The Star That Causes the Sun to Appear

The “Morning Star” Venus Just before Sunrise

The “Morning Star” Venus Just before Sunrise

Yesterday on the feast of the Annunciation we as a parish had the opportunity (because of the hard work of our choir director) to pray at home the akathist to the Theotokos. This work is the original form of hymnography called by that name. It literally means “non-sitting hymn,” as opposed to the kathismas, or Psalter readings, during which we are invited to sit. Saint Romanos the Melodist was its author, and many more akathists have been composed over the centuries. One of the most beautiful recent ones is the akathist Glory to God for All Things, the work of an Orthodox priest suffering in an Communist prison camp.

The akathist to the Theotokos that we prayed yesterday contains, within a dazzling series of poetic statements, one particularly striking declaration:

“Rejoice, star that causes the Sun to appear!”

It is a beautiful statement about the Incarnation.

In the early evening, the planet Venus often appears as the first star in the sky, heralding the coming of many others that will soon fill the sky. It is called the “evening star,” and is more luminescent and therefore beautiful than any other (hence its being named after Venus). So also the Virgin Mary is the greatest of the saints who “points the way” (the name of our principal icon of her) toward Christ.

In this she is like John the Baptist, the “forerunner” who was quoted by the Evangelist John as declaring: “I am sent before him” (John 3:28). Moreover, like the evening star, she diminishes the moment Christ comes into the world, the way Venus simply disappears from the morning sky at daybreak. In this way the Theotokos lives out John the Baptist’s statement about Christ: “He must increase, but I must decrease” (John 3:30).
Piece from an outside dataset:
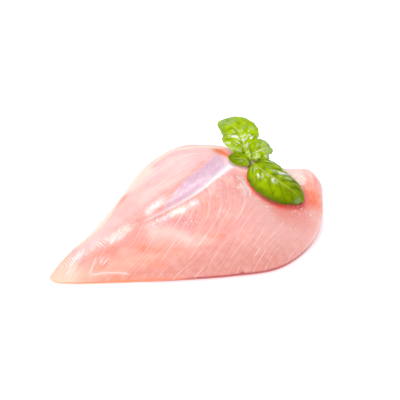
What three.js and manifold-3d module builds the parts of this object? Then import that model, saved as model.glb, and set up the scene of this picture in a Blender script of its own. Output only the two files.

Virtually all of our hymnography about the Theotokos is shaped by the theme of the Incarnation, and it is good to celebrate the Annunciation during the Great Fast which is otherwise focused mainly on the Passion and Resurrection. The Virgin Mary serves the Incarnation the way the brightest of all stars relates to the sun: full of beauty, she fades with the appearance of Jesus Christ.